A former media advisor to Saleh now working as a journalist who spoke to Middle East Eye on the condition of anonymity spoke of the highly personal nature of Saleh’s behaviour.
“Saleh is very bitter. If you call what happened in 2011 a revolution, he gets furious. He says it was a coup, that he was ousted by his opponents,” the journalist said.
“He looks at Syria’s Assad who has turned a corner, at Egypt where the army turned back the clock. He thinks why can’t this happen in Yemen too?”
A media mogul
Though Saleh is absent from discussions in the West about Yemen, inside the country he remains in the public eye. Posters of the deposed leader, a proud scowl stamped on his face, dot the capital bearing the slogan “Afash is better than what we have now” (Afash is one of Saleh’s surnames). TV channels and newspapers affiliated with Saleh, including Yemen Today, report daily on his coming and goings, meetings with tribesmen, as well as his frequent criticisms of President Hadi.
“Saleh has more media visibility than Hadi. You see him on posters on the way to work and on television when you get home at night. You can’t buy a poster of Hadi in the street but you can buy a poster of Saleh or his son Ahmed or both… That says a lot,” Abdulghani Al-Iryani, a Yemeni political analyst said.
“He’s printed millions of those posters at a substantial cost, you don’t do that if you have no political ambitions,” Iryani said.

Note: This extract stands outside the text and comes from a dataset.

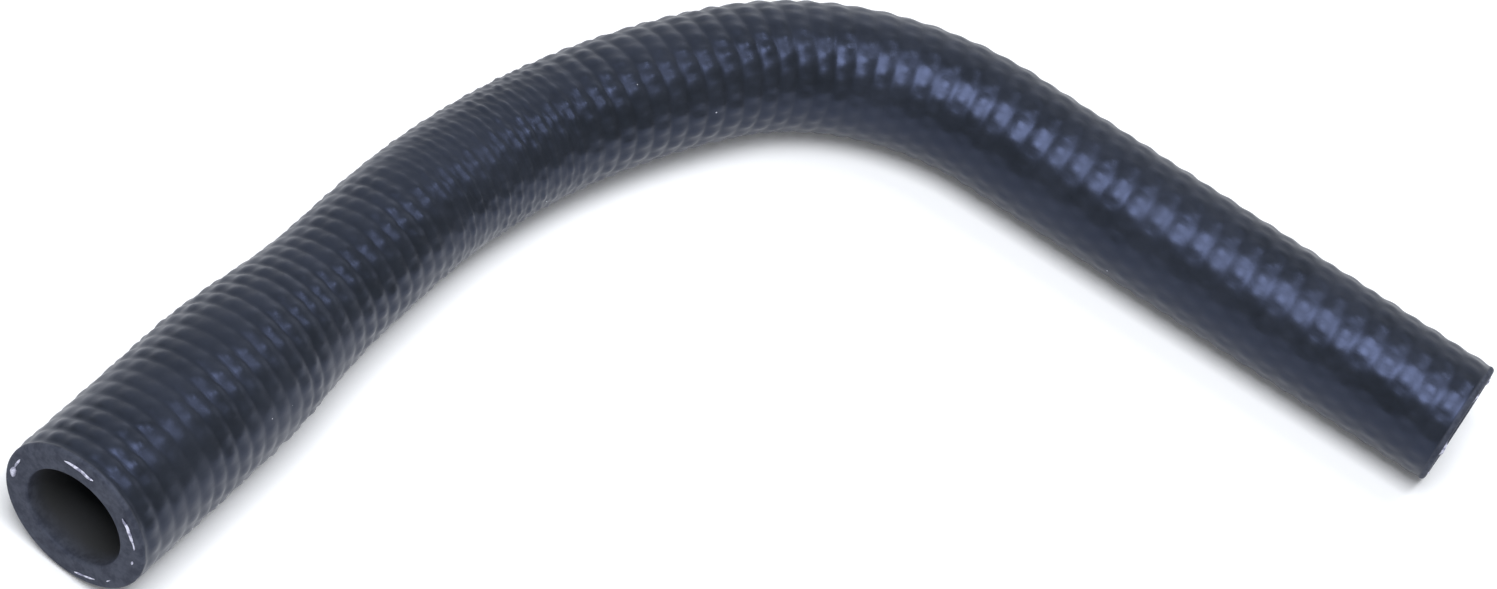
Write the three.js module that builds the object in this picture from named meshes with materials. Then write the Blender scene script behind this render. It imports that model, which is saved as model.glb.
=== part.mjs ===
// Moulded rubber coolant hose: one tube with an enlarged end, a long gentle bend and a tighter one.
// Millimetres, +Z up. The hose lies on its side on the ground, its small leg pointing along +X
// and its large end coming forward, towards -Y. The origin is on the ground, under the middle.
import * as THREE from "three";
import { mergeVertices } from "three/addons/utils/BufferGeometryUtils.js";

// Diameters of the tube, at each end.
const SMALL_OUTER_DIAMETER = 25;
const SMALL_BORE_DIAMETER = 16;
const LARGE_OUTER_DIAMETER = 30;
const LARGE_BORE_DIAMETER = 20;

// Lengths along the middle line, from the large end, and how far the enlarged end reaches.
const LARGE_LEG_LENGTH = 87;
const SMALL_LEG_LENGTH = 103;
const ENLARGED_LENGTH = 38;
const TAPER_LENGTH = 36;

// The two bends, one running into the other.
const LONG_BEND_RADIUS = 166;
const LONG_BEND_DEGREES = 29;
const TIGHT_BEND_RADIUS = 58.5;
const TIGHT_BEND_DEGREES = 57;

// Soft edges of the two cut faces.
const OUTER_RIM_RADIUS = 0.8;
const BORE_RIM_RADIUS = 0.5;

// Fineness of the faceted surface.
const SIDES = 32;
const BEND_STEP_DEGREES = 5;
const TAPER_STEPS = 8;
const RIM_STEPS = 3;
const LEG_STEPS = 3;

const rubber = new THREE.MeshStandardMaterial({ color: 0x1d2024, roughness: 0.5, metalness: 0 });

// The middle line as stretches of constant curvature: its length and how far it turns.
const longBend = THREE.MathUtils.degToRad(LONG_BEND_DEGREES);
const tightBend = THREE.MathUtils.degToRad(TIGHT_BEND_DEGREES);
const stretches = [
  { length: LARGE_LEG_LENGTH, turn: 0, steps: LEG_STEPS },
  {
    length: LONG_BEND_RADIUS * longBend,
    turn: longBend,
    steps: Math.ceil(LONG_BEND_DEGREES / BEND_STEP_DEGREES),
  },
  {
    length: TIGHT_BEND_RADIUS * tightBend,
    turn: tightBend,
    steps: Math.ceil(TIGHT_BEND_DEGREES / BEND_STEP_DEGREES),
  },
  { length: SMALL_LEG_LENGTH, turn: 0, steps: LEG_STEPS },
];
const hoseLength = stretches.reduce((sum, stretch) => sum + stretch.length, 0);
const wholeTurn = longBend + tightBend;

// One stretch followed for a distance: the heading turns clockwise, seen from above.
function follow(start, stretch, distance) {
  const turned = (stretch.turn * distance) / stretch.length;
  const heading = start.heading - turned;
  if (stretch.turn === 0) {
    const along = new THREE.Vector2(Math.cos(heading), Math.sin(heading));
    return { point: start.point.clone().addScaledVector(along, distance), heading };
  }
  const radius = stretch.length / stretch.turn;
  const chord = new THREE.Vector2(
    Math.sin(start.heading) - Math.sin(heading),
    Math.cos(heading) - Math.cos(start.heading),
  );
  return { point: start.point.clone().addScaledVector(chord, radius), heading };
}

// The place on the middle line at a distance from the large end. The small leg ends up along +X.
function middleLine(distance) {
  let place = { point: new THREE.Vector2(), heading: wholeTurn };
  let left = distance;
  for (const stretch of stretches) {
    const walked = Math.min(left, stretch.length);
    place = follow(place, stretch, walked);
    left -= walked;
  }
  return place;
}

// How much of the enlargement is left at a distance from the large end: 1 there, 0 past the taper.
function enlargement(distance) {
  const share = THREE.MathUtils.clamp((distance - ENLARGED_LENGTH) / TAPER_LENGTH, 0, 1);
  return (1 + Math.cos(Math.PI * share)) / 2;
}

const outerRadius = (distance) =>
  THREE.MathUtils.lerp(SMALL_OUTER_DIAMETER, LARGE_OUTER_DIAMETER, enlargement(distance)) / 2;
const boreRadius = (distance) =>
  THREE.MathUtils.lerp(SMALL_BORE_DIAMETER, LARGE_BORE_DIAMETER, enlargement(distance)) / 2;

// Evenly spaced distances from one place to another, both included.
function evenly(from, to, steps) {
  return Array.from({ length: steps + 1 }, (_, step) => THREE.MathUtils.lerp(from, to, step / steps));
}

// Where the wall gets a ring of corners: steps along each stretch, and closer ones in the taper.
function ringDistances() {
  const taperEnd = ENLARGED_LENGTH + TAPER_LENGTH;
  const rings = evenly(ENLARGED_LENGTH, taperEnd, TAPER_STEPS);
  let start = 0;
  for (const stretch of stretches) {
    const end = start + stretch.length;
    const inStretch = evenly(start, end, stretch.steps).slice(1);
    rings.push(...inStretch.filter((ring) => ring < ENLARGED_LENGTH || ring > taperEnd));
    start = end;
  }
  rings.sort((a, b) => a - b);
  return rings.slice(0, -1);
}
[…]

Few accuse Saleh of planning to return to power himself. Instead, many critics say he hopes to clear a path for his family. In the years before his ouster, Saleh appeared to be grooming his son, Ahmed Ali Saleh, much like former leader of Egypt, Hosni Mubarak, prepared his son Gamal for a succession. Hadi has done his best to isolate Ahmed Ali, removing him from the leadership of the Republican Guard, but neither Ahmed Ali nor any other of Saleh’s relatives have been prosecuted.
Analysts say it is hard to know whether the darker accusations against Saleh are true.

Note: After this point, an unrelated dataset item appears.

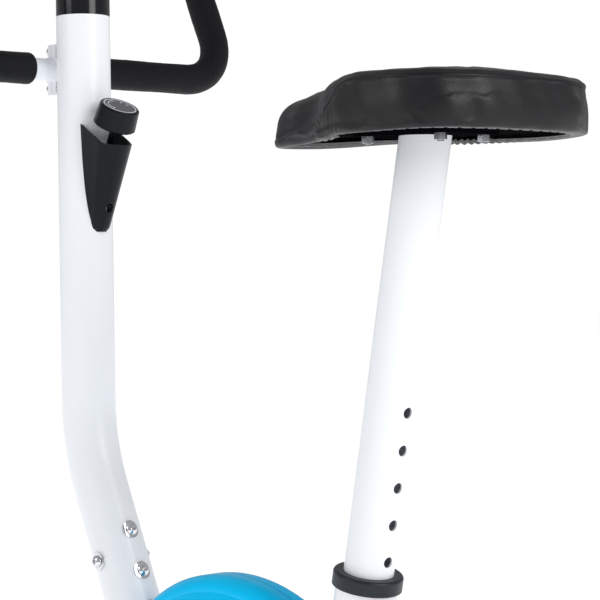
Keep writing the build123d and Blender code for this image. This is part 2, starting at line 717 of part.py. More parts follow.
DROP = radians(ARM_LEAN)
PEDAL_X = CRANK_ARM * sin(DROP)
PEDAL_Z = CRANK_ARM * cos(DROP)
with BuildPart() as pedal_spindles:
    for sign in (1, -1):
        at = (CRANK_X + sign * PEDAL_X, sign * 53, CRANK_Z - sign * PEDAL_Z)
        with BuildSketch(Plane(origin=at, x_dir=(1, 0, 0), z_dir=(0, sign, 0))):
            Circle(6)
        extrude(amount=109)
        collar = (at[0], sign * 67, at[2])
        with BuildSketch(Plane(origin=collar, x_dir=(1, 0, 0), z_dir=(0, sign, 0))):
            RegularPolygon(9, 6)
        extrude(amount=4)
save(pedal_spindles, "pedal_spindles")


def pedal(sign):
    """Moulded pedal body: two treads joined by end walls round the spindle barrel."""
    x, z = CRANK_X + sign * PEDAL_X, CRANK_Z - sign * PEDAL_Z
    y0, y1 = 73, 163
    mid = sign * (y0 + y1) / 2
    base = Plane(origin=(x, mid, z - 12), x_dir=(1, 0, 0), z_dir=(0, 0, 1))
    with BuildPart() as body:
        with BuildSketch(base):
            RectangleRounded(84, y1 - y0, 12)
            with Locations((-23, 0), (23, 0)):
                RectangleRounded(22, y1 - y0 - 22, 5, mode=Mode.SUBTRACT)
        extrude(amount=24)
        fillet(body.faces().sort_by(Axis.Z)[-1].edges().filter_by(GeomType.LINE, reverse=False), 1.2)
        with BuildSketch(Plane(origin=(x, sign * y0, z), x_dir=(1, 0, 0), z_dir=(0, sign, 0))):
            Circle(6 + FIT)
        extrude(amount=y1 - y0, mode=Mode.SUBTRACT)
        # slots in the two treads for the strap
        with BuildSketch(Plane(origin=(x, mid, z - 12), x_dir=(1, 0, 0), z_dir=(0, 0, 1))):
            for dx in (-38, 38):
                with Locations((dx, 0)):
                    Rectangle(3.4, 28, mode=Mode.ADD)
        extrude(amount=24, mode=Mode.SUBTRACT)
    return body


pedal_left = pedal(1)
save(pedal_left, "pedal_left")
pedal_right = pedal(-1)
save(pedal_right, "pedal_right")


def strap(sign):
    """Moulded strap over the foot, both ends held in the pedal's slots."""
    x, z = CRANK_X + sign * PEDAL_X, CRANK_Z - sign * PEDAL_Z
    mid = sign * 118
    with BuildPart() as band:
        with BuildSketch(Plane(origin=(x, mid + 12, 0), x_dir=(1, 0, 0), z_dir=(0, -1, 0))):
            with BuildLine() as line:
                Polyline((-38, z - 9), (-38, z + 13))
                ThreePointArc((-38, z + 13), (0, z + 62), (38, z + 13))
                Line((38, z + 13), (38, z - 9))
                offset(amount=1.4, side=Side.BOTH, kind=Kind.ARC)
            make_face()
        extrude(amount=24)
    return band


strap_left = strap(1)
save(strap_left, "strap_left")
strap_right = strap(-1)
save(strap_right, "strap_right")

# ---- drive belt and brake -----------------------------------------------------------------


def belt_face(r1, r2):
    """Convex hull of two circles, drawn with tangent lines."""
    a = Vector(-CRANK_X, CRANK_Z)
    b = Vector(-WHEEL_X, WHEEL_Z)
    span = (b - a).length
    heading = atan2((b - a).Y, (b - a).X)
    swing = radians(90) - atan2(r1 - r2, sqrt(span ** 2 - (r1 - r2) ** 2))
    ends = []
    for turn in (swing, -swing):
        n = Vector(cos(heading + turn), sin(heading + turn))
        ends.append((a + n * r1, b + n * r2))
    back = a - Vector(cos(heading), sin(heading)) * r1
    front = b + Vector(cos(heading), sin(heading)) * r2
    with BuildSketch(mode=Mode.PRIVATE) as face:
        with BuildLine():
            Line(ends[0][0], ends[0][1])
            ThreePointArc(ends[0][1], front, ends[1][1])
            Line(ends[1][1], ends[1][0])
            ThreePointArc(ends[1][0], back, ends[0][0])
        make_face()
    return face.sketch


with BuildPart() as drive_belt:
    with BuildSketch(side(BELT_Y - BELT_W / 2)):
        add(belt_face(PULLEY_R + GAP + 1.8, SMALL_R + GAP + 1.8))
        add(belt_face(PULLEY_R + GAP, SMALL_R + GAP), mode=Mode.SUBTRACT)
    extrude(amount=BELT_W)
save(drive_belt, "drive_belt")


def flat(point):
    """A point of the middle plane as sketch coordinates of side()."""
    return (-point.X, point.Z)


def strip(a, b, width):
    """Straight bar between two points of the middle plane, as sketch corners."""
    run = (b - a).normalized()
    out = Vector(-run.Z, 0, run.X) * (width / 2)
    return [flat(a + out), flat(b + out), flat(b - out), flat(a - out), flat(a + out)]


TAIL = TOUCH - PULL * 25
FIXED = HUB + Vector(cos(ANCHOR_TURN), 0, sin(ANCHOR_TURN)) * (BAND_R + BAND_T / 2)
with BuildPart() as brake_band:
    with BuildSketch(side(-8)):
        with Locations(flat(HUB)):
            Circle(BAND_R + BAND_T)
            Circle(BAND_R, mode=Mode.SUBTRACT)
        with BuildLine():
            Polyline(flat(HUB), flat(HUB + (FIXED - HUB) * 2), flat(HUB + Vector(300, 0, 0)),
                     flat(HUB + (TOUCH - HUB) * 2), flat(HUB))
        make_face(mode=Mode.SUBTRACT)
        with BuildLine():
            Polyline(*strip(TOUCH, TAIL, BAND_T))
        make_face()
        with BuildLine():
            Polyline(*strip(FIXED, ANCHOR, BAND_T))
        make_face()
        with Locations(flat(ANCHOR)):
            Circle(6.5)
            Circle(4, mode=Mode.SUBTRACT)
    extrude(amount=18)
    with BuildSketch(Plane(origin=TAIL + Vector(0, CABLE_Y, 0), x_dir=(0, 1, 0), z_dir=-PULL)):
        Circle(2.6)
    extrude(amount=4)
save(brake_band, "brake_band")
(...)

“Saleh is probably glad to see the government weakened and pleased by anything that makes Hadi look weak. It's one step too far to know for certain what role he’s playing… what is clear is that he is not helping,” said April Alley, Gulf analyst at the International Crisis Group.
"But the rivalry and distrust between Hadi and Saleh has been one of the most destructive dynamics of this transition. One of the main faults of the original agreement was that it did not ban Saleh and several other controversial old regime actors from political activity. The focus on Saleh has stolen energy that could have otherwise been used to run a more effective government."

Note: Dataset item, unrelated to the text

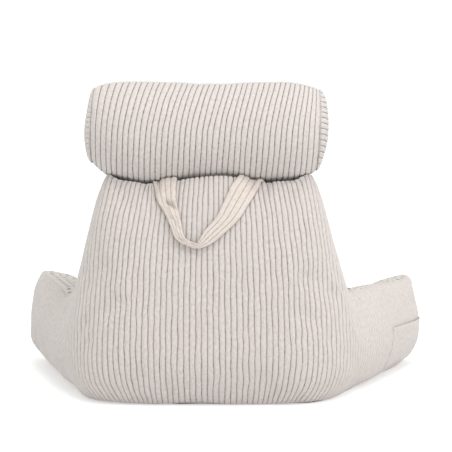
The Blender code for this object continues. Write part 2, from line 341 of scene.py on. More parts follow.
def places_of(mesh: bpy.types.Mesh) -> np.ndarray:
    """Reads where a mesh's points stand, a row for each."""
    flat = np.empty(len(mesh.vertices) * 3, dtype=np.float32)
    mesh.vertices.foreach_get("co", flat)
    return flat.reshape(-1, 3)


def close_ends(bm: bmesh.types.BMesh) -> None:
    """Merges a skin's doubles and closes its open ends."""
    bmesh.ops.remove_doubles(bm, verts=bm.verts[:], dist=WELD)
    bmesh.ops.holes_fill(bm, edges=[e for e in bm.edges if e.is_boundary], sides=0)


def one_cloth(points: np.ndarray) -> np.ndarray:
    """Gives every face of a grid of points the first cloth."""
    return np.full((points.shape[0] - 1, points.shape[1] - 1), Cloth.RIBBED.value)


def finished_piece(
    name: str, bm: bmesh.types.BMesh, materials: list[bpy.types.Material]
) -> bpy.types.Object:
    """Makes a piece of a mesh: doubles merged, faces outward, smooth, and dressed.

    Args:
        name: The piece's name.
        bm: Its mesh, which is freed.
        materials: Its materials, in the order of their slots.

    Returns:
        The piece, at the origin.
    """
    bmesh.ops.remove_doubles(bm, verts=bm.verts[:], dist=WELD)
    bmesh.ops.dissolve_degenerate(bm, edges=bm.edges[:], dist=0.5 * WELD)
    bmesh.ops.recalc_face_normals(bm, faces=bm.faces[:])
    mesh = mesh_from(name, bm)
    for material in materials:
        mesh.materials.append(material)
    mesh.shade_smooth()
    piece = show(name, mesh)
    mesh.calc_loop_triangles()
    LOG.info("%s: %d triangles", name, len(mesh.loop_triangles))
    return piece


@dataclass(frozen=True)
class Filling:
    """How hard a cushion's filling pushes on its cloth, as a pressure simulation."""

    # How far a point may move at most
    most: float
    pressure: float = 4.0
    stiffness: float = 12.0
    bending: float = 0.6
    mass: float = 0.25
    quality: int = 6
    frames: int = 20
    weld: float = 0.0002

    def swell(self, points: np.ndarray, held: np.ndarray) -> np.ndarray:
        """Lets the filling push on a closed skin, as cloth, and says how far each point went.

        Args:
            points: The skin, shaped (rows, columns, 3); its last row repeats its first.
            held: Whether each point is held by a seam, the ground or a neighbour.

        Returns:
            The movement of each point, no more than the most, in the shape of the points.
        """
        bm = bmesh.new()
        grid_skin(bm, points, points[..., :2], one_cloth(points))
        bmesh.ops.remove_doubles(bm, verts=bm.verts[:], dist=self.weld)
        bmesh.ops.recalc_face_normals(bm, faces=bm.faces[:])
        mesh = mesh_from("filled_skin", bm)
        skin = show("filled_skin", mesh)
        start = places_of(mesh)
        nearest = self.match(points.reshape(-1, 3), start)
        group = skin.vertex_groups.new(name="held")
        group.add([int(k) for k in np.unique(nearest[held.reshape(-1)])], 1.0, "REPLACE")
        cloth = skin.modifiers.new("cloth", "CLOTH")
        settings = cloth.settings
        settings.quality = self.quality
        settings.mass = self.mass
        settings.tension_stiffness = self.stiffness
        settings.compression_stiffness = self.stiffness
        settings.shear_stiffness = self.stiffness * 0.5
        settings.bending_stiffness = self.bending
        settings.use_pressure = True
        settings.uniform_pressure_force = self.pressure
        settings.vertex_group_mass = "held"
        settings.effector_weights.gravity = 0.0
        cloth.point_cache.frame_end = self.frames
        for number in range(1, self.frames + 1):
            bpy.context.scene.frame_set(number)
        graph = bpy.context.evaluated_depsgraph_get()
        moved = places_of(skin.evaluated_get(graph).data) - start
        bpy.data.objects.remove(skin)
        bpy.context.scene.frame_set(1)
        size = np.linalg.norm(moved, axis=1, keepdims=True)
        moved = moved * np.minimum(1.0, self.most / np.maximum(size, TINY))
        LOG.info("filling moved the cloth %.1f mm at most", 1000.0 * float(size.max()))
        return moved[nearest].reshape(points.shape)

    @staticmethod
    def match(points: np.ndarray, among: np.ndarray) -> np.ndarray:
        """Finds the number of the mesh point that stands at each given point."""
        tree = KDTree(len(among))
        for number, point in enumerate(among):
            tree.insert(point, number)
        tree.balance()
        return np.array([tree.find(point)[1] for point in points])


class Swelling:
    """How far the filling moved a cushion's cloth, at any place between those of a grid."""

    def __init__(
        self, moved: np.ndarray, columns: np.ndarray, rows: np.ndarray, rows_close: bool = False
    ) -> None:
        """Keeps the movement of the grid's points, and where its columns and rows stand."""
        self.field = Lattice(moved[:-1] if rows_close else moved, rows_close)
        self.columns = columns
        self.rows = rows

    def read(self, at_column: np.ndarray, at_row: np.ndarray) -> np.ndarray:
        """Reads the movement."""
        row = np.interp(at_row, self.rows, np.arange(len(self.rows)))
        column = np.interp(at_column, self.columns, np.arange(len(self.columns)))
        return self.field.read(row, column)


# Finishes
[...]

Many Yemenis, dismayed by the deteriorating security situation and a revolution they believe was hijacked by political elites, point the finger at both men.
“This is the start of his end. Look at Hadi’s entourage, his boys are running the show. He reinvented the policies of Saleh, money, political posts, cars, land,” said Ali Jamal, a teacher at an English language institute in Sanaa. “I accuse them both. Saleh for stirring up trouble, Hadi for not fulfilling responsibilities, which of them has done Yemen worse? It’s hard to say.”